So much for the quiet, in both real and political terms. After police calls dipped below normal levels following the riots, Minneapolis had several shootings overnight. Eight people got hit, although all survived — at least one thanks to the quick response of the police, who saved the woman’s life:
The violence started shortly after 10 p.m. Tuesday, when officers responded to calls of gunfire in the 2900 block of Columbus Avenue, only to learn that a male victim had been dropped off at an area hospital. A preliminary investigation showed that the shooting was preceded by an argument between a group of people, according to police, who offered few other details.
About 11:25 p.m., police were dispatched to a reported drive-by shooting in the 1100 block of 21st Avenue N., a block west of the Hawthorne Crossings strip mall. When they arrived, they found two women suffering from gunshot wounds, with officers applying a tourniquet to help save one of the women’s lives, a department spokesman said. A third victim showed up at an area hospital some time later, with a non-life threatening injury from the same incident, police said.

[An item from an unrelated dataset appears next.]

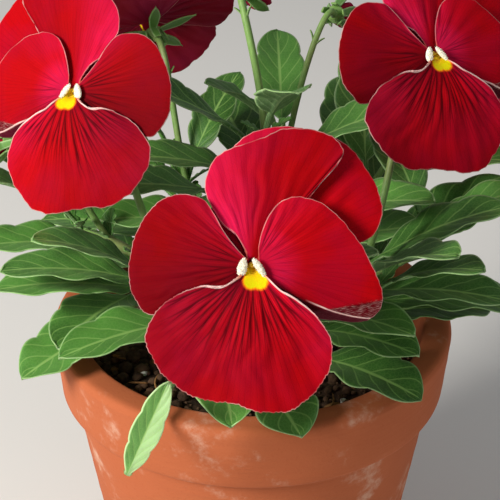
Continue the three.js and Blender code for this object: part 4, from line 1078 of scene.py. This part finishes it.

Police say that about seven minutes after the 21st Avenue shooting, gunfire broke out a few blocks east of that location, in the area of N. 5th and W. Broadway Avenue; two male victims were dropped off at a nearby hospital, both suffering from non-life threatening injuries, police said.

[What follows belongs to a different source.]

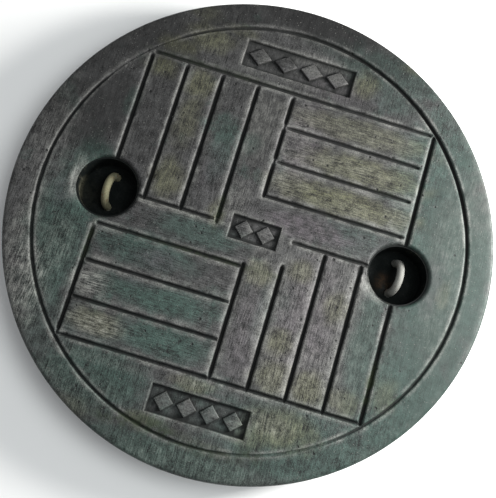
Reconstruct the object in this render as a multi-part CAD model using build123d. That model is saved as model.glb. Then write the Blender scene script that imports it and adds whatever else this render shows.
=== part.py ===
from build123d import *
from math import sqrt
import os

# Round pavement manhole cover, cast in steel-fibre concrete around a cage of bars.
# Millimetres. The origin is the middle of the underside, +Z is up through the walked-on face,
# +X points through the right-hand lifting pocket, and +Y towards the longer recessed panel.

# Driving dimensions
COVER_RADIUS = 300.0
THICKNESS = 60.0
TOP_ROUND = 5.0
FOOT_CHAMFER = 3.0

GROOVE_WIDTH = 8.0
GROOVE_FLOOR = 3.6
GROOVE_DEPTH = 4.5
RING_GROOVE_RADIUS = 265.0
PATTERN_HALF = 185.0
BARS_PER_BLOCK = 4
BAR_PITCH = PATTERN_HALF / BARS_PER_BLOCK

PANEL_DEPTH = 4.0
PANEL_DRAFT = 12.0
PANEL_MARGIN = 4.0
LOZENGE_TALL = 24.0
LOZENGE_RELIEF = 3.5
LOZENGE_GAP = 3.0

POCKET_MOUTH_RADIUS = 38.0
POCKET_LIP_ROUND = 5.0
CUP_WALL = 1.8
CUP_BOTTOM_Z = 19.0
CUP_CORNER = 9.0
CUP_RIM_SETBACK = 0.5
CUP_RIM_Z = THICKNESS - POCKET_LIP_ROUND - CUP_RIM_SETBACK

LOOP_ROD = 10.0
LOOP_ARCH_RADIUS = 19.5
LOOP_FOOT_BEND = 11.0
LOOP_FOOT_REACH = 58.0
LOOP_FOOT_Z = 12.0
LOOP_LEG_RISE = 1.0
LOOP_LEAN = 12.0
LOOP_TURN = {"left": 0.0, "right": 1.0}
LOOP_SHIFT = {"left": (3.5, 3.0), "right": (-1.0, 2.0)}

BAR_DIAMETER = 8.0
MAIN_BAR_Z = 14.0
BAR_GAP = 0.4
CROSS_BAR_Z = MAIN_BAR_Z + BAR_DIAMETER + BAR_GAP
HOOP_RADIUS = 278.0
MAIN_BAR_PLACES = [-225.0, -150.0, -75.0, 0.0, 75.0, 150.0, 225.0]
CROSS_BAR_PLACES = [-238.0, -130.0, -65.0, 0.0, 65.0, 130.0, 238.0]
BAR_END_GAP = 3.0

PANELS = {
    "far": {"middle": (-4.0, 220.0), "size": (144.0, 37.0), "lozenges": 4},
    "middle": {"middle": (2.0, -1.5), "size": (62.0, 31.0), "lozenges": 2},
    "near": {"middle": (-1.0, -224.5), "size": (120.0, 34.0), "lozenges": 4},
}
SIDES = {"left": -1, "right": 1}


def straight_groove(start, end):
    """Cutter for a groove with sloping walls between two points of the top face."""
    run = Vector(*end) - Vector(*start)
    section = Polyline(
        (-GROOVE_WIDTH / 2, 0),
        (-GROOVE_FLOOR / 2, -GROOVE_DEPTH),
        (GROOVE_FLOOR / 2, -GROOVE_DEPTH),
        (GROOVE_WIDTH / 2, 0),
        close=True,
    )
    across = Plane(origin=(start[0], start[1], THICKNESS), x_dir=(-run.Y, run.X, 0), z_dir=run)
    return extrude(across * make_face(section), amount=run.length)


def ring_groove():
    """Cutter for the round groove that frames the pattern."""
    section = Polyline(
        (RING_GROOVE_RADIUS - GROOVE_WIDTH / 2, THICKNESS),
        (RING_GROOVE_RADIUS - GROOVE_FLOOR / 2, THICKNESS - GROOVE_DEPTH),
        (RING_GROOVE_RADIUS + GROOVE_FLOOR / 2, THICKNESS - GROOVE_DEPTH),
        (RING_GROOVE_RADIUS + GROOVE_WIDTH / 2, THICKNESS),
        close=True,
    )
    return revolve(Plane.XZ * make_face(section), Axis.Z)


def weave_block():
    """Grooves of one quarter of the basket weave: three between its bars and one across their ends."""
    between_bars = [
        straight_groove((-BAR_PITCH * n, 0), (-BAR_PITCH * n, PATTERN_HALF))
        for n in range(1, BARS_PER_BLOCK)
    ]
    across_ends = straight_groove((-PATTERN_HALF, 0), (-BAR_PITCH + GROOVE_WIDTH / 2, 0))
    return between_bars + [across_ends]


def pattern_grooves():
    """All the straight grooves: four weave blocks a quarter turn apart inside a square outline."""
    cutters = []
    reach = PATTERN_HALF + GROOVE_WIDTH / 2
    side = straight_groove((-reach, PATTERN_HALF), (reach, PATTERN_HALF))
    for quarter in range(4):
        turn = Rot(0, 0, 90 * quarter)
        cutters += [turn * groove for groove in weave_block()]
        cutters.append(turn * side)
    return cutters


def panel_recess(panel):
    """Cutter for a shallow sunk panel, its walls sloping, less the raised lozenges left standing in it."""
    wide, tall = panel["size"]
    place = Pos(*panel["middle"], THICKNESS)
    recess = place * extrude(Rectangle(wide, tall), amount=-PANEL_DEPTH, taper=PANEL_DRAFT)
    pitch = (wide - 2 * PANEL_MARGIN) / panel["lozenges"]
    first = -pitch * (panel["lozenges"] - 1) / 2
    half_wide = (pitch - LOZENGE_GAP) / 2
    half_tall = LOZENGE_TALL / 2
    outline = Polyline(
        (-half_wide, 0), (0, half_tall), (half_wide, 0), (0, -half_tall), close=True
    )
    lozenge = extrude(make_face(outline), amount=LOZENGE_RELIEF, taper=PANEL_DRAFT)
    for n in range(panel["lozenges"]):
        recess -= place * Pos(first + pitch * n, 0, -PANEL_DEPTH) * lozenge
    return recess


def slab_blank():
    """The plain disc: straight rim wall, rounded top edge and a small chamfer at the foot."""
    start = (COVER_RADIUS - FOOT_CHAMFER, 0)
    foot = (COVER_RADIUS, FOOT_CHAMFER)
    shoulder = (COVER_RADIUS, THICKNESS - TOP_ROUND)
    brow = (COVER_RADIUS - TOP_ROUND, THICKNESS)
    outline = [
        Polyline((0, THICKNESS), (0, 0), start, foot, shoulder),
        RadiusArc(shoulder, brow, -TOP_ROUND),
        Line(brow, (0, THICKNESS)),
    ]
    return revolve(Plane.XZ * make_face(outline), Axis.Z)


def pocket_mouth(side):
    """Cutter for the round mouth above the cup's rim, widening in a quarter-round lip."""
    lip = (POCKET_MOUTH_RADIUS, THICKNESS - POCKET_LIP_ROUND)
    brow = (POCKET_MOUTH_RADIUS + POCKET_LIP_ROUND, THICKNESS)
    outline = [
        Polyline((0, THICKNESS), (0, CUP_RIM_Z), (POCKET_MOUTH_RADIUS, CUP_RIM_Z), lip),
        RadiusArc(lip, brow, POCKET_LIP_ROUND),
        Line(brow, (0, THICKNESS)),
    ]
    mouth = revolve(Plane.XZ * make_face(outline), Axis.Z)
    return Pos(SIDES[side] * PATTERN_HALF, 0, 0) * mouth


def cup_form(radius, bottom_z, corner):
    """Solid of revolution up to the cup's rim, with a round corner at its bottom."""
    turn_in = (radius - corner, bottom_z)
    turn_up = (radius, bottom_z + corner)
    outline = [
        Polyline((0, CUP_RIM_Z), (0, bottom_z), turn_in),
        RadiusArc(turn_in, turn_up, -corner),
        Polyline(turn_up, (radius, CUP_RIM_Z), (0, CUP_RIM_Z)),
    ]
    return revolve(Plane.XZ * make_face(outline), Axis.Z)


def pocket_cup(side):
    """Moulded cup left in the concrete as the pocket's lining, pierced by the loop's legs."""
    outside = cup_form(POCKET_MOUTH_RADIUS, CUP_BOTTOM_Z, CUP_CORNER)
    inside = cup_form(POCKET_MOUTH_RADIUS - CUP_WALL, CUP_BOTTOM_Z + CUP_WALL, CUP_CORNER - CUP_WALL)
    return Pos(SIDES[side] * PATTERN_HALF, 0, 0) * (outside - inside)


def lifting_loop(side):
    """Round rod bent to a hat: an arch in the pocket, and two feet spread out under the cup."""
    leg_foot = (LOOP_ARCH_RADIUS, LOOP_FOOT_BEND)
    leg_top = (LOOP_ARCH_RADIUS, LOOP_FOOT_BEND + LOOP_LEG_RISE)
    foot_turn = (LOOP_ARCH_RADIUS + LOOP_FOOT_BEND, 0)
    foot_end = (LOOP_FOOT_REACH, 0)
    mirrored = [(-u, v) for u, v in (foot_end, foot_turn, leg_foot, leg_top)]
    route = Wire(
        [
            Line(mirrored[0], mirrored[1]),
            RadiusArc(mirrored[1], mirrored[2], -LOOP_FOOT_BEND),
            Line(mirrored[2], mirrored[3]),
            RadiusArc(mirrored[3], leg_top, LOOP_ARCH_RADIUS),
            Line(leg_top, leg_foot),
            RadiusArc(leg_foot, foot_turn, -LOOP_FOOT_BEND),
            Line(foot_turn, foot_end),
        ]
    )
    end_section = Plane(origin=mirrored[0], z_dir=(1, 0, 0)) * Circle(LOOP_ROD / 2)
    flat_loop = sweep(end_section, path=route)
    upright = Plane(origin=(0, 0, 0), x_dir=(0, 1, 0), z_dir=(1, 0, 0))
    lean = Rot(0, SIDES[side] * LOOP_LEAN, 0)
    shift_x, shift_y = LOOP_SHIFT[side]
    foot_place = Pos(SIDES[side] * PATTERN_HALF + shift_x, shift_y, LOOP_FOOT_Z)
    return foot_place * Rot(0, 0, LOOP_TURN[side]) * lean * (upright * flat_loop)


def bar_length(offset):
    """Longest straight bar at this distance from the middle that stops short of the hoop."""
    end_radius = HOOP_RADIUS - BAR_DIAMETER / 2 - BAR_END_GAP
    return 2 * sqrt(end_radius**2 - (abs(offset) + BAR_DIAMETER / 2) ** 2)


def main_bar(offset):
    """Bar of the lower layer, along X."""
    length = bar_length(offset)
    return Pos(0, offset, MAIN_BAR_Z) * Rot(0, 90, 0) * Cylinder(BAR_DIAMETER / 2, length)


def cross_bar(offset):
    """Bar of the upper layer, along Y, lying on the main bars."""
    length = bar_length(offset)
    return Pos(offset, 0, CROSS_BAR_Z) * Rot(90, 0, 0) * Cylinder(BAR_DIAMETER / 2, length)


def edge_hoop():
    """Ring bar round the ends of the main bars."""
    return Pos(0, 0, MAIN_BAR_Z) * Torus(HOOP_RADIUS, BAR_DIAMETER / 2)


def cast_slab(steel):
    """The concrete: the disc less its surface pattern, its pockets, and the steel that it is cast round."""
    slab = slab_blank()
    slab -= [ring_groove()] + pattern_grooves()
    slab -= [panel_recess(panel) for panel in PANELS.values()]
    cup_seat = cup_form(POCKET_MOUTH_RADIUS, CUP_BOTTOM_Z, CUP_CORNER)
    for side in SIDES:
        slab -= pocket_mouth(side)
        slab -= Pos(SIDES[side] * PATTERN_HALF, 0, 0) * cup_seat
    for piece in steel:
        slab -= piece
    return slab


def build_nodes():
    """Every piece of the cover by name."""
    nodes = {}
    for side in SIDES:
        loop = lifting_loop(side)
        nodes[f"lifting_loop_{side}"] = loop
        nodes[f"pocket_cup_{side}"] = pocket_cup(side) - loop
    nodes["edge_hoop_bar"] = edge_hoop()
    for number, offset in enumerate(MAIN_BAR_PLACES, start=1):
        nodes[f"main_bar_{number}"] = main_bar(offset)
    for number, offset in enumerate(CROSS_BAR_PLACES, start=1):
        nodes[f"cross_bar_{number}"] = cross_bar(offset)
    steel = [nodes[name] for name in nodes if not name.startswith("pocket_cup")]
    nodes["cover_slab"] = cast_slab(steel)
    return nodes


os.makedirs("parts", exist_ok=True)
for name, shape in build_nodes().items():
    shape.label = name
    export_step(shape, f"parts/{name}.step")
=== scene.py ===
from math import atan2, cos, hypot, pi, radians, sin

import bmesh
import bpy
from mathutils import Matrix, Vector, noise


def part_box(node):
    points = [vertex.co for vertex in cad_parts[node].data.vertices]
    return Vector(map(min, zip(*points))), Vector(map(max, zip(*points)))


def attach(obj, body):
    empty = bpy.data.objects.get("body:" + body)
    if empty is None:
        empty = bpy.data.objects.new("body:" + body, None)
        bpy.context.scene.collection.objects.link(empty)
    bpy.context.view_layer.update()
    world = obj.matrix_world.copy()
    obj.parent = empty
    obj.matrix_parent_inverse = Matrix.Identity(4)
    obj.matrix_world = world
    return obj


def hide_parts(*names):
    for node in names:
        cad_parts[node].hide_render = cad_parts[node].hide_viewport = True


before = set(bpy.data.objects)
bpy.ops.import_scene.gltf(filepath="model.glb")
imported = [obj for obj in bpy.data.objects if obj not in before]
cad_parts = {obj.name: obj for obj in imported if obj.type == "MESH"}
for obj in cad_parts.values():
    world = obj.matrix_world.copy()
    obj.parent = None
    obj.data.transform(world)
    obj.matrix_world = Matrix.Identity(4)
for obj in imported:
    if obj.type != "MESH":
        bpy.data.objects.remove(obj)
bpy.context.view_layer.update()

scene = bpy.context.scene

# ---------------------------------------------------------------------------------------------
# Cover slab
# One casting of dark steel-fibre concrete, poured face down in a smooth mould, so the grooves,
# panels and lips are moulded edges that traffic and handling have worn round. Dirt sits in the
# grooves, with painted shade there and in the panel corners, and patches of painted shade and
# painted light lie on the face. It is the whole body of the cover, and everything else is cast
# into it.
# ---------------------------------------------------------------------------------------------

slab_low, slab_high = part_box("cover_slab")
face_z = slab_high.z
rim_radius = (slab_high.x - slab_low.x) / 2
cup_low, cup_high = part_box("pocket_cup_right")
pocket_x = (cup_low.x + cup_high.x) / 2
cup_radius = (cup_high.x - cup_low.x) / 2

pattern_half = pocket_x
bar_pitch = pattern_half / 4
ring_groove_radius = 0.265
deep_groove = 0.0046
cross_groove = 0.0036
# sunk panels: middle, width, height and how many lozenges stand in each
panels = [
    (-0.004, 0.220, 0.144, 0.037, 4),
    (0.002, -0.0015, 0.062, 0.031, 2),
    (-0.001, -0.2245, 0.120, 0.034, 4),
]
panel_depth = 0.0038
panel_wall = 0.0016
clip_radius = 0.2585
lip_radius = cup_radius + 0.0052
lip_square = 0.0405
lip_blend = 0.0050

# how deep the ring groove was left at points round the cover: degrees from +X, and metres
ring_depths = [
    (0, 0.0036), (40, 0.0044), (80, 0.0040), (105, 0.0034), (122, 0.0026), (131, 0.0006), (146, 0.0005),
    (153, 0.0026), (185, 0.0036), (222, 0.0034), (255, 0.0028), (274, 0.0022), (284, 0.0011), (303, 0.0012),
    (316, 0.0027), (360, 0.0036),
]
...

Around the same time, two men with gunshot wounds were dropped off at HCMC, after apparently being injured when gunfire rang out in the area of S. 38th and Chicago avenues. The block, which was thrust into the international spotlight after Floyd’s death at the hands of a former Minneapolis officer on May 25, has long had a reputation for gang violence, police and neighbors say.
No arrests have been made in any of the shootings, including a standoff with a barricaded suspect. The hours-long effort drew a lot of attention in the north Minneapolis neighborhood, some of it hostile but still peaceful, but the suspect slipped away without police realizing it. The victim in that shooting made it to the hospital is also expected to survive. The city has had three other fatal shootings since the beginning of the month, even though calls for shootings had briefly declined.
None of this is likely to convince the city’s residents that this is the moment to dismantle the city’s police department in favor of a “new public safety model.” That may be even more true after the cost of the true tally of damage from the riots. According to local CBS affiliate WCCO, 700 buildings were either damaged, burned, or destroyed — which means businesses and jobs may be a long time in coming back to the city:
Voters will also likely wonder, as does former St. Paul mayor and US Senator Norm Coleman does, why the city council wants to jettison policing rather than just run it more responsibly. In a blistering column in today’s Star Tribune that should be read in its entirety, Coleman concludes the only body it needs to dismantle is itself — and replace it with city government that takes its responsibilities more seriously:
Meanwhile, in times of great tragedy there are those who rise from the ashes to give comfort to the afflicted.
There are those who provide leadership when communities are clamoring for a way out from desperation.
There are people who bring the best and the brightest ideas to bear to change bad systems and bad processes.
And then there is the Minneapolis City Council.
Coleman doesn’t buy the excuse from Jacob Frey and his predecessors R.T. Rybak and Betsy Hodges that they were hamstrung by the city’s contract with the police union. “Blaming the police union is, no pun intended, a cop-out,” Coleman writes, and so is blaming “systemic racism.” Just exactly who has been running Minneapolis for the last several decades, Coleman asks? If “systemic racism” exists in Minneapolis’ government, it must be part of the progressives that have controlled it for most of our lifetimes.
And with that said …
Mayors Frey, Rybak and Hodges and the City Council all claim they were impotent because the police union was too strong for them.
If that is true then the remedy isn’t to defund and disband the Police Department.
It’s time to defund and disband the current elected leadership at Minneapolis City Hall and find people with the courage and conviction to protect all of the people of Minneapolis, all of the time, everywhere in the city.
In fairness, Frey at least opposes the defund-and-dismantle effort spearheaded by city council president Lisa Bender, but he’s also quick to dodge the responsibility, too. Rather than use police wisely in securing the streets after the murder of George Floyd, Frey let them withdraw — and then all but disappeared himself, except to tearfully (and inaccurately) scold Donald Trump about the strength of the city’s government. Only after Tim Walz belatedly seized the streets himself with the National Guard and state police did the riots in Minneapolis finally slow down.
There are and have been longstanding issues with the police in the city — practically everyone in the Metro has a story or two — and the union might be one obstacle. The city council, however, needs to have the intestinal fortitude to fight adversarially with public-employee unions in general, including the police union, to secure the city properly. If they can’t handle that job or deal with the aftermath of their own policy decisions, then they should take Norm Coleman’s advice … and disband themselves.